## Supplied information
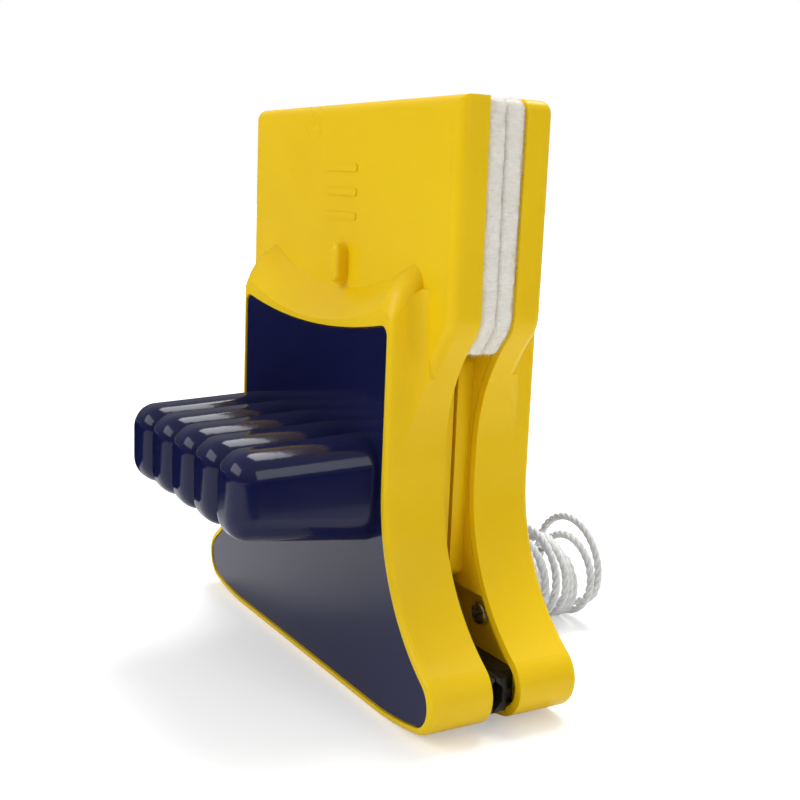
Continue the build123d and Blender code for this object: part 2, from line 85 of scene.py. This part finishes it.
# ---------------------------------------------------------------- node helpers
class Material:
    """A material with a Principled shader and short ways to add procedural detail."""

    def __init__(self, name, **sockets):
        self.material = bpy.data.materials.new(name)
        self.material.use_nodes = True
        self.tree = self.material.node_tree
        self.shader = self.tree.nodes["Principled BSDF"]
        self.place = self.tree.nodes.new("ShaderNodeTexCoord").outputs["Object"]
        for socket, value in sockets.items():
            self.shader.inputs[socket.replace("_", " ")].default_value = value

    def node(self, kind, **settings):
        made = self.tree.nodes.new("ShaderNode" + kind)
        for key, value in settings.items():
            setattr(made, key, value)
        return made

    def noise(self, per_metre, detail=3.0, rough=0.5, stretch=(1, 1, 1)):
        """Noise value with a given number of cells per metre."""
        mapping = self.node("Mapping")
        mapping.inputs["Scale"].default_value = stretch
        self.tree.links.new(self.place, mapping.inputs["Vector"])
        made = self.node("TexNoise")
        made.inputs["Scale"].default_value = per_metre
        made.inputs["Detail"].default_value = detail
        made.inputs["Roughness"].default_value = rough
        self.tree.links.new(mapping.outputs["Vector"], made.inputs["Vector"])
        return made.outputs["Fac"]

    def ramp(self, value, stops):
        """Colour ramp over a value; stops are (position, colour)."""
        made = self.node("ValToRGB")
        elements = made.color_ramp.elements
        while len(elements) < len(stops):
            elements.new(0.5)
        for element, (position, colour) in zip(elements, stops):
            element.position = position
            element.color = (*colour, 1)
        self.tree.links.new(value, made.inputs["Fac"])
        return made.outputs["Color"]

    def span(self, value, low, high):
        """Map a 0 to 1 value to low to high."""
        made = self.node("MapRange")
        made.inputs["From Min"].default_value = 0.3
        made.inputs["From Max"].default_value = 0.7
        made.inputs["To Min"].default_value = low
        made.inputs["To Max"].default_value = high
        self.tree.links.new(value, made.inputs["Value"])
        return made.outputs["Result"]

    def wire(self, value, socket):
        self.tree.links.new(value, self.shader.inputs[socket])

    def bump(self, value, height, strength=1.0):
        made = self.node("Bump")
        made.inputs["Distance"].default_value = height
        made.inputs["Strength"].default_value = strength
        previous = self.shader.inputs["Normal"].links
        if previous:
            self.tree.links.new(previous[0].from_socket, made.inputs["Normal"])
        self.tree.links.new(value, made.inputs["Height"])
        self.wire(made.outputs["Normal"], "Normal")


# ---------------------------------------------------------------- materials
def yellow_plastic():
    made = Material("yellow_plastic", Specular_IOR_Level=0.22, IOR=1.46, Coat_Weight=0.04,
                    Coat_Roughness=0.18, Subsurface_Weight=0.12, Subsurface_Scale=0.004,
                    Subsurface_Radius=(1.0, 0.5, 0.05))
    tone = made.noise(22, detail=2)
    made.wire(made.ramp(tone, [(0.3, (0.86, 0.56, 0.004)), (0.7, (0.90, 0.60, 0.006))]), "Base Color")
    made.wire(made.span(made.noise(60, detail=4), 0.27, 0.37), "Roughness")
    made.bump(made.noise(2600, detail=2), 0.00001, 0.35)
    made.bump(made.noise(45, detail=1), 0.00012, 0.25)
    return made.material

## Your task
Extract the lines above, from the first one through the one containing "material with a", and return only those, unchanged.

## Full output
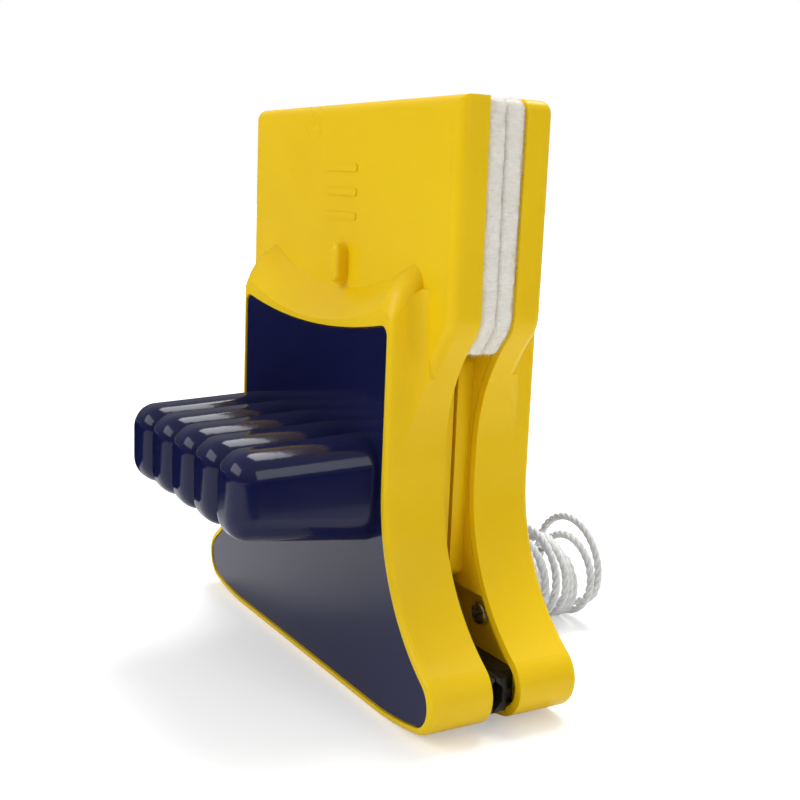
Continue the build123d and Blender code for this object: part 2, from line 85 of scene.py. This part finishes it.
# ---------------------------------------------------------------- node helpers
class Material:
    """A material with a Principled shader and short ways to add procedural detail."""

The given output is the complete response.